Le rapport de Cambridge se réfère aux mêmes idées. Il note en particulier ceci: «Un consensus fidei entre les chrétiens divisés d’aujourd’hui ne se manifestera pleinement que si nous nous trouvons en consensus dynamique avec nos parents communs dans la foi des premiers siècles.» Pour parvenir à ce consensus avec les enseignants des premiers temps, et les uns avec les autres, nous devons traiter l’héritage patristique avec soin, sur la base d’une approche critique académique adéquate. Le rapport souligne que «la méthode critique historique et d’autres outils herméneutiques demeurent des instruments vitaux pour fonder les manières dont nous parlons de la Tradition ou des traditions. A notre époque, l’académie est souvent un centre de rapprochement œcuménique, et l’accord a été général sur le fait que la recherche académique est importante au sens où elle corrige des points de vue confessionnels parfois naïfs dans le processus de transmission des traditions.»

Un autre aspect important à noter à propos des pères de l’Eglise est qu’il est impensable de les étudier sans s’immerger dans l’Ecriture Sainte. En fait, comme l’indique le rapport de Cambridge, «l’autorité des mères et pères de l’Eglise vient de leur intime relation avec le témoignage de l’Ecriture.» La science patristique moderne redécouvre le lien intrinsèque entre la pensée et le langage patristiques, d’une part, et l’Ecriture, de l’autre. Nous pouvons imaginer de considérer les pères de l’Eglise indépendamment de l’Ecriture, mais les pères de l’Eglises eux-mêmes n’ont pas admis cela. Ils ont lié toutes leurs pensées à la Parole de Dieu. Une analyse linguistique de leurs textes fait apparaître qu’ils utilisaient le langage de la Bible comme un tissu dans lequel ils confectionnaient leurs propres textes. Ils vivaient et respiraient l’Ecriture.

La communauté œcuménique devrait être sensible à ce lien entre les premiers enseignants et l’Ecriture, de même que de manière générale au potentiel des études patristiques pour la réussite du dialogue œcuménique. Nous devons discuter aussi de mesures pratiques concernant la manière d’utiliser l’espace théologique fourni par les pères de l’Eglise dans l’intérêt de notre démarche œcuménique. Peut-être la Commission de foi et constitution décidera-t-elle un jour de relancer des études sur certains pères de l’Eglise, comme l’a recommandé le groupe d’étude réuni à Cambridge. Une telle entreprise s’inscrirait dans la ligne des réflexions du Groupe d’études patristiques qui, dans les années 1960, s’est intéressé au traité sur le Saint Esprit de saint Basile de Césarée, et aux quatre lettres d’Athanase d’Alexandrie à Sérapion de Thmuis sur la divinité de l’Esprit.

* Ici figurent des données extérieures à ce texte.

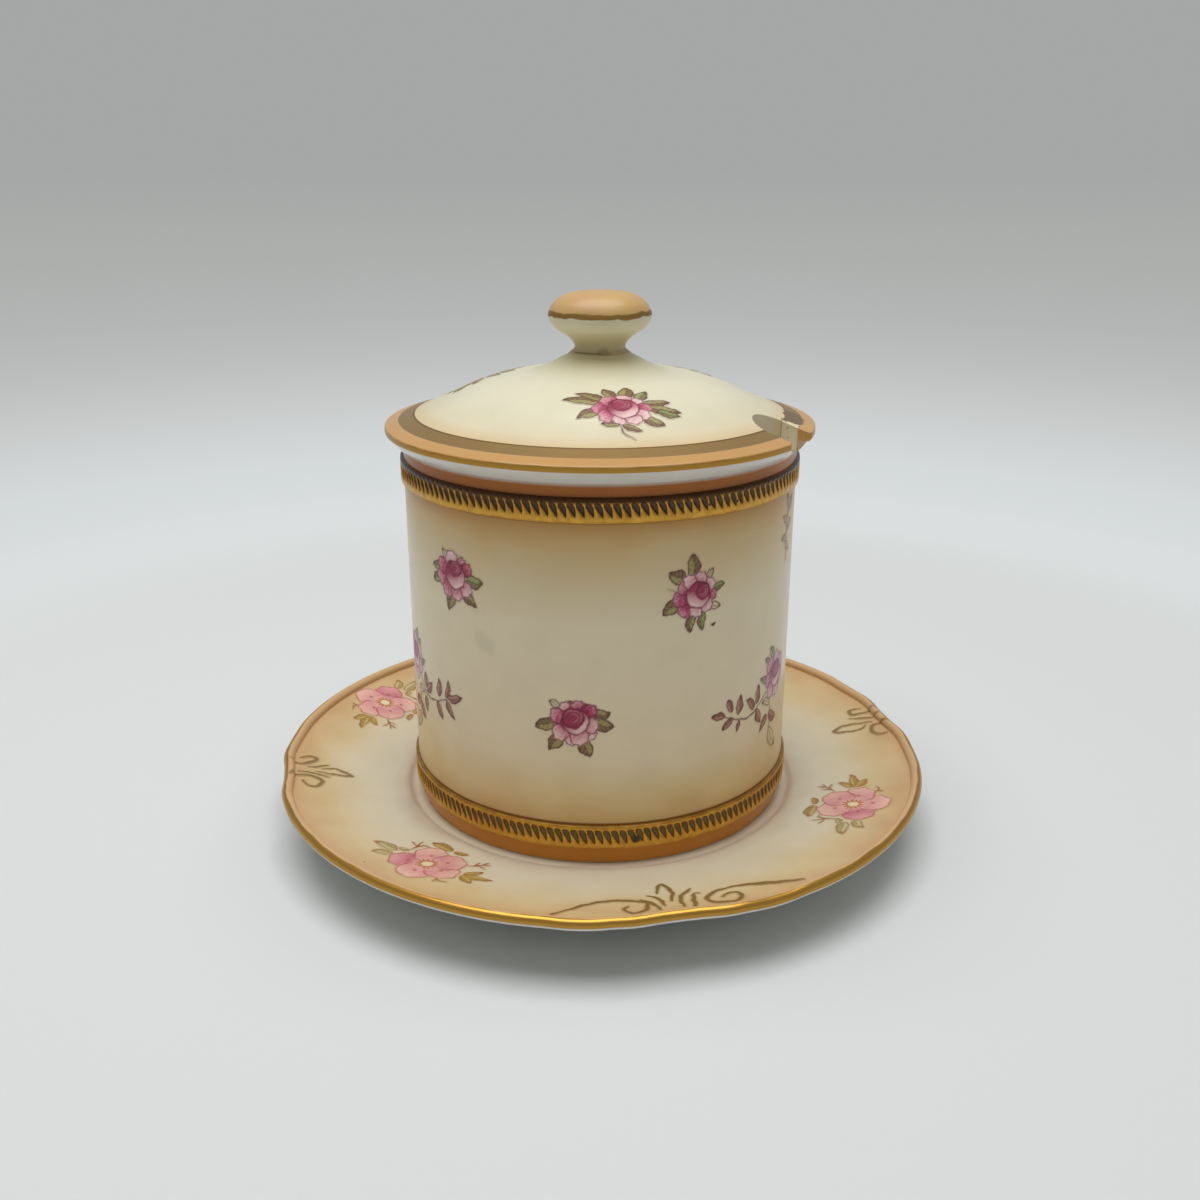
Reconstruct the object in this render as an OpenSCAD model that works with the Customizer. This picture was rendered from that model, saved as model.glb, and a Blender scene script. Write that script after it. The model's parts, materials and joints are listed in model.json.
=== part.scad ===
// Jam pot: a covered preserve pot on its own loose saucer, in glazed earthenware.
// The cover has a button knob and a notch for the spoon. Two gilt relief strips ring the pot.
// +Z is up, the origin is the centre of the saucer's foot ring on the table, and the front is -Y.

/* [Pot] */
// Outside diameter of the straight wall
pot_d = 84; // [70:1:100]
// Height of the pot alone, from its foot to its rim
pot_h = 80; // [60:1:100]
// Thickness of the wall
pot_wall = 3.8; // [3:0.1:5]
// Thickness of the floor
pot_floor = 4.5; // [3.5:0.1:7]
// How far the foot is drawn in under the lower strip
foot_inset = 0.5; // [0.2:0.1:1.2]
// Width of the unglazed ring that the pot stands on
foot_ring_w = 4.5; // [3:0.1:7]
// Depth of the recess under the pot
foot_recess = 1.2; // [0.6:0.1:2]
// Rounding of both edges of the rim
rim_round = 0.8; // [0.4:0.1:1.2]
// Rounding where the wall meets the floor, inside
floor_round = 5; // [2:0.5:8]

/* [Relief strips] */
// Height of the upper strip
upper_band_h = 4.8; // [4:0.1:6]
// Plain wall left between the upper strip and the rim
upper_band_drop = 2.8; // [2:0.1:6]
// Height of the lower strip
lower_band_h = 5; // [4:0.1:6]
// Plain foot left under the lower strip
lower_band_lift = 4; // [3:0.1:8]
// How far both strips stand out of the wall
band_proud = 0.7; // [0.6:0.1:1.2]
// Height of the plain fillet along the foot of each strip
band_fillet = 1; // [0.6:0.1:1.4]
// Height of the plain ridge along the top of each strip
band_ridge = 0.7; // [0.5:0.1:1]
// Depth of the grooves between the teeth
groove_depth = 0.5; // [0.3:0.1:0.5]
// Width of one groove
groove_w = 0.8; // [0.6:0.1:1]
// Lean of the grooves, in degrees, with the top to the left
groove_lean = 20; // [0:1:30]
// Distance from tooth to tooth on the upper strip
upper_pitch = 1.72; // [1.5:0.02:3]
// Distance from tooth to tooth on the lower strip
lower_pitch = 1.66; // [1.5:0.02:3]

/* [Cover] */
// How far the cover's edge stands out past the pot's wall
cover_overhang = 3.55; // [2.5:0.05:5]
// Height of the white bevel under the edge
cover_bevel_h = 2.6; // [1.5:0.1:3.5]
// How far the white bevel runs in
cover_bevel_w = 2.25; // [1:0.05:2.5]
// Height of the upright gilt edge above the bevel
cover_edge_h = 0.8; // [0.5:0.1:1.5]
// Rounding over the gilt edge
cover_edge_round = 0.5; // [0.3:0.05:0.6]
// Rise of the dome, from its shoulder to the knob's seat
dome_h = 14; // [12:0.5:20]
// Height of the hollow under the dome, from the pot's rim
hollow_h = 11.5; // [9:0.5:12]
// Height at which the hollow starts to curve in, from the pot's rim
hollow_spring_h = 2.5; // [1.5:0.5:4]
// Depth of the skirt that centres the cover in the pot
skirt_h = 5; // [3:0.5:8]
// Thickness of the skirt
skirt_w = 2.4; // [2:0.1:4]
// Clearance all round the skirt
skirt_play = 0.6; // [0.3:0.1:1]

/* [Spoon notch] */
// Width of the notch
notch_w = 10.5; // [8:0.5:14]
// Length of the notch, from the cover's edge to its round end
notch_l = 10.75; // [10.75:0.25:14]
// Direction of the notch, in degrees from +X
notch_turn = -27.4; // [-90:0.2:0]

/* [Knob] */
// Widest diameter of the knob
knob_d = 21.6; // [18:0.2:26]
// Height of the knob above its seat
knob_h = 12.6; // [10:0.2:16]

/* [Saucer] */
// Width of the sloping border, from the well to the rim
border_w = 28.3; // [22:0.1:40]
// Height of the rim above the floor of the well
border_rise = 7.6; // [6:0.1:14]
// Thickness of the border beside the well
border_wall = 3.2; // [2.6:0.1:4]
// Thickness of the well's floor
saucer_floor = 3.5; // [2.5:0.1:5]
// Clearance between the pot's foot and the edge of the well
well_play = 2.1; // [1:0.1:4]
// Width of the soft step round the well
well_step_w = 1.6; // [1:0.1:3]
// Height of the soft step round the well
well_step_h = 0.9; // [0.5:0.1:1.5]
// Height of the saucer's foot ring
ring_h = 3; // [2:0.1:5]
// Width of the saucer's foot ring
ring_w = 3.5; // [2.5:0.1:6]
// How far the foot ring stands outside the well
ring_out = 1.4; // [0.8:0.1:3]
// Radius of the rolled rim
roll_r = 1.2; // [0.9:0.05:1.8]
// Depth of the four nicks in the rim
nick_depth = 1.2; // [0.6:0.1:2]
// Radius that the nicks are cut to
nick_r = 30; // [15:1:60]
// Direction of the first nick, in degrees from +X
nick_turn = 12; // [0:1:89]

/* [Hidden] */
$fn = 96;
// How far every cut runs past what it cuts
over = 1;
nick_count = 4;

// Heights above the table
well_z = ring_h + saucer_floor;
seat_z = well_z + pot_h;
shoulder_z = seat_z + cover_bevel_h + cover_edge_h + cover_edge_round;
knob_z = shoulder_z + dome_h;

// Radii of the pot and of what follows it
pot_r = pot_d / 2;
bore_r = pot_r - pot_wall;
foot_r = pot_r - foot_inset;
skirt_r = bore_r - skirt_play;
hollow_r = skirt_r - skirt_w;
cover_r = pot_r + cover_overhang;
shoulder_r = cover_r - cover_edge_round;
knob_r = knob_d / 2;
well_r = foot_r + well_play;
border_r = well_r + well_step_w;
saucer_r = border_r + border_w;
ring_r = border_r + ring_out;

// The dome's profile: radii as shares of the shoulder's radius less the knob's foot, and heights
// as shares of the rise. A flat brim, a full curve, then a small cove up to the knob.
dome_r_shares = [1, 0.935, 0.85, 0.762, 0.66, 0.556, 0.428, 0.298, 0.195, 0.098, 0.056, 0.015, 0];
dome_z_shares = [0, 0.057, 0.136, 0.23, 0.352, 0.485, 0.607, 0.687, 0.739, 0.85, 0.911, 0.968, 1];

// The knob's profile: radii as shares of its radius, and heights as shares of its height.
// A short waist, a cup that opens upwards, and a rounded button top.
knob_r_shares = [0.59, 0.502, 0.501, 0.55, 0.627, 0.741, 0.862, 0.954, 1, 0.992, 0.94, 0.842, 0.658, 0.37, 0];
knob_z_shares = [0, 0.066, 0.132, 0.197, 0.262, 0.328, 0.393, 0.491, 0.588, 0.653, 0.75, 0.845, 0.94, 0.985, 1];
knob_foot_r = knob_r * knob_r_shares[0];

// The border rises along a straight line and a parabola, in these shares
border_line_share = 0.62;
// How much of the border's thickness is gone at the rim, and how late it goes
border_thin_share = 0.65;
border_thin_power = 3;
border_steps = 10;
curve_steps = 3;
arc_steps = 6;
roll_steps = 18;

function along(list, i) = list[min(max(i, 0), len(list) - 1)];

// One value of a smooth curve through a list: part is 0 at the list's entry i, and 1 at the next
function smooth(list, i, part) =
    let (a = along(list, i - 1), b = along(list, i), c = along(list, i + 1), d = along(list, i + 2))
    b + part * ((c - a) / 2 + part * ((2 * a - 5 * b + 4 * c - d) / 2
        + part * (3 * b - a - 3 * c + d) / 2));

// A smooth outline through points that are given as shares of a width and a height
function share_curve(r_shares, z_shares, r0, r, z0, z) = [
    for (i = [0:len(r_shares) - 2], k = [0:curve_steps - 1])
        [r0 + (r - r0) * smooth(r_shares, i, k / curve_steps),
         z0 + (z - z0) * smooth(z_shares, i, k / curve_steps)]
];

function arc(r, z, radius, from, to, steps = arc_steps) = [
    for (k = [0:steps])
        let (turn = from + (to - from) * k / steps)
        [r + radius * cos(turn), z + radius * sin(turn)]
];

// Height of the border's upper face where part is 0 beside the well and 1 at the rolled rim
function border_top(part) =
    let (low = well_z + well_step_h, high = well_z + border_rise - roll_r)
    low + (high - low) * (border_line_share * part + (1 - border_line_share) * part * part);

function border_under(part) =
    border_top(part) - border_wall * (1 - border_thin_share * pow(part, border_thin_power));

module saucer_profile() {
    rim_r = saucer_r - roll_r;
    rim_z = well_z + border_rise - roll_r;
    meet_share = 1 - roll_r / (rim_r - border_r);
    polygon(concat(
        [[0, well_z], [well_r, well_z]],
        [for (k = [0:border_steps]) let (part = meet_share * k / border_steps)
            [border_r + (rim_r - border_r) * part, border_top(part)]],
        arc(rim_r, rim_z, roll_r, 180, -90, roll_steps),
        [for (k = [0:border_steps]) let (part = meet_share * (1 - k / border_steps))
            [ring_r + (rim_r - ring_r) * part, border_under(part)]],
        [[ring_r, 0], [ring_r - ring_w, 0], [ring_r - ring_w, ring_h], [0, ring_h]]
    ));
}

// Shallow dish with a well for the pot, a rolled rim nicked at four places, and a foot ring
module saucer() {
    color("antiquewhite")
    difference() {
        rotate_extrude()
            saucer_profile();
        for (k = [0:nick_count - 1])
            rotate([0, 0, nick_turn + 360 / nick_count * k])
                translate([saucer_r - nick_depth + nick_r, 0, -over])
                    cylinder(r = nick_r, h = well_z + border_rise + 2 * over);
    }
}

// Straight-sided pot: drawn-in foot, recessed base, rounded rim
module pot() {
    color("wheat")
    translate([0, 0, well_z])
    rotate_extrude()
    polygon(concat(
        [[0, foot_recess], [foot_r - foot_ring_w, foot_recess], [foot_r - foot_ring_w, 0], [foot_r, 0],
         [pot_r, lower_band_lift]],
        arc(pot_r - rim_round, pot_h - rim_round, rim_round, 0, 90),
        arc(bore_r + rim_round, pot_h - rim_round, rim_round, 90, 180),
        arc(bore_r - floor_round, pot_floor + floor_round, floor_round, 0, -90),
        [[0, pot_floor]]
    ));
}

// A strip laid round the wall: plain fillet, a field of leaning grooves, rounded ridge
module relief_band(z, h, pitch) {
    field_h = h - band_fillet - band_ridge;
    count = round(2 * PI * (pot_r + band_proud) / pitch);
    translate([0, 0, z])
    difference() {
        rotate_extrude()
        polygon(concat(
            [[pot_r, 0], [pot_r + band_proud, 0]],
            arc(pot_r + band_proud - groove_depth, h - groove_depth, groove_depth, 0, 90),
            [[pot_r, h]]
        ));
        for (k = [0:count - 1])
            rotate([0, 0, 360 / count * k])
                translate([pot_r + band_proud - groove_depth, 0, band_fillet + field_h / 2])
                    rotate([groove_lean, 0, 0])
                        translate([0, -groove_w / 2, -field_h / 2])
                            cube([groove_depth + over, groove_w, field_h]);
    }
}

module upper_band() {
    color("darkgoldenrod")
        relief_band(well_z + pot_h - upper_band_drop - upper_band_h, upper_band_h, upper_pitch);
}

module lower_band() {
    color("darkgoldenrod")
        relief_band(well_z + lower_band_lift, lower_band_h, lower_pitch);
}

module cover_profile() {
    // The hollow is a spherical cap over a short straight stretch
    cap_h = hollow_h - hollow_spring_h;
    cap_r = (hollow_r * hollow_r + cap_h * cap_h) / (2 * cap_h);
    cap_turn = asin(hollow_r / cap_r);
    edge_z = seat_z + cover_bevel_h;
    polygon(concat(
        [[skirt_r, seat_z], [cover_r - cover_bevel_w, seat_z], [cover_r, edge_z]],
        arc(shoulder_r, edge_z + cover_edge_h, cover_edge_round, 0, 90),
        share_curve(dome_r_shares, dome_z_shares, knob_foot_r, shoulder_r, shoulder_z, knob_z),
        [[knob_foot_r, knob_z], [0, knob_z]],
        arc(0, seat_z + hollow_h - cap_r, cap_r, 90, 90 - cap_turn),
        [[hollow_r, seat_z - skirt_h], [skirt_r, seat_z - skirt_h]]
    ));
}

// Domed cover with a flat seat on the pot's rim, a skirt inside it, and the spoon notch
module cover() {
    round_r = notch_w / 2;
    color("ivory")
    difference() {
        rotate_extrude()
            cover_profile();
        rotate([0, 0, notch_turn])
        translate([cover_r - notch_l + round_r, 0, seat_z - skirt_h - over]) {
            cylinder(r = round_r, h = skirt_h + dome_h + 2 * over);
            translate([0, -round_r, 0])
                cube([notch_l + over, notch_w, skirt_h + dome_h + 2 * over]);
        }
    }
}

// Button knob, stuck on the flat at the top of the dome
module knob() {
    color("burlywood")
    rotate_extrude()
    polygon(concat(
        [[0, knob_z]],
        share_curve(knob_r_shares, knob_z_shares, 0, knob_r, knob_z, knob_z + knob_h),
        [[0, knob_z + knob_h]]
    ));
}

saucer();
pot();
upper_band();
lower_band();
cover();
knob();
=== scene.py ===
"""Looks of a covered jam pot on its own saucer, in glazed earthenware with gilt relief strips.

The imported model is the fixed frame, in metres. Lengths in this file are in millimetres, and become
metres where a mesh is made. The turned pieces, the moulded strips, the printed sprigs and the gilt
scrolls are modelled here, each in the place that the frame gives.
"""

import json
import logging
import math
from collections.abc import Callable, Iterator, Sequence
from contextlib import contextmanager
from dataclasses import dataclass
from enum import Enum
from typing import Any

import bpy
import numpy as np
from mathutils import Matrix, Vector

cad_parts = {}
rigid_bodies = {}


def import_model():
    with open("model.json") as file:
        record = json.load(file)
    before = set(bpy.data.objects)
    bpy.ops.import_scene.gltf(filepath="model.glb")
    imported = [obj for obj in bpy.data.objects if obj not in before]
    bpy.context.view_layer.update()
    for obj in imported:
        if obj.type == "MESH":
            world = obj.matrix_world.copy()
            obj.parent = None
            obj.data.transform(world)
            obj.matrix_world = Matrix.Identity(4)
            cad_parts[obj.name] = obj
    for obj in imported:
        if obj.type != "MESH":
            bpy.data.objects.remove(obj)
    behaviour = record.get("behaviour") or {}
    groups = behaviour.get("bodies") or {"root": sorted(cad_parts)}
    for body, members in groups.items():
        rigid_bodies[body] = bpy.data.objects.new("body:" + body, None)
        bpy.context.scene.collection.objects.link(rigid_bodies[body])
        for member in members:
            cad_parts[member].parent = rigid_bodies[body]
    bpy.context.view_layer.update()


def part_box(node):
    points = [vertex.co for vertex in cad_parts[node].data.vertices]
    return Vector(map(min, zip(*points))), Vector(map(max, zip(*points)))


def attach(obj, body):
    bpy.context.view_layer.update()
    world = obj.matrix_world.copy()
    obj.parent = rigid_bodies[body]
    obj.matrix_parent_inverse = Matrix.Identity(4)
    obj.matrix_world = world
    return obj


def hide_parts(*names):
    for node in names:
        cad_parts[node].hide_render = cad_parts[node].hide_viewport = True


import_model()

MM = 0.001
WELD = 0.002 * MM

PRINT = "print"
THROWN = "thrown_radius"

Spot = tuple[float, float]
Span = tuple[float, float]
Triple = tuple[float, float, float]
Outline = list[Spot]
Socket = bpy.types.NodeSocket
Piece = bpy.types.Object
Material = bpy.types.Material

log = logging.getLogger("jam_pot")


class Slot(Enum):
    """The record's material slots."""

    SAUCER = "saucer_glaze"
    POT = "pot_glaze"
    STRIP = "band_gilt"
    COVER = "cover_glaze"
    KNOB = "knob_glaze"


class Body(Enum):
    """The bodies that pieces ride on."""

    SAUCER = "saucer"
    POT = "pot"
    COVER = "cover"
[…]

Pour l’heure, je voudrais formuler ici deux propositions concrètes:

  1. lancer une étude qui aura pour objet de démontrer le lien intrinsèque, dans l’esprit et dans la lettre, entre les premiers enseignants et témoins, et l’Ecriture;

  2. mettre en place une pratique selon laquelle tout document œcuménique important sera présenté accompagné d’une étude patristique correspondante; à cette fin, des groupes de spécialistes seront mis en place pour produire des compléments patristiques aux documents; dans ces compléments, les questions œcuméniques constituant le sujet de la discussion seront considérées du point de vue des premiers enseignants et témoins.

Cette pratique, d’une part, facilitera la réception des documents œcuméniques par les Eglises qui s’appuient sur la parole de l’Eglise primitive. D’autre part, elle élargira la vision que des Eglises qui ne sont pas explicitement centrées sur l’héritage commun peuvent avoir à propos de différentes questions théologiques. Pour la famille œcuménique tout entière, j’en suis convaincu, les perspectives patristiques ouvriront un horizon plus large sur les liens qui existent entre la Parole de Dieu, le passé, le présent et l’accomplissement eschatologique de l’Eglise.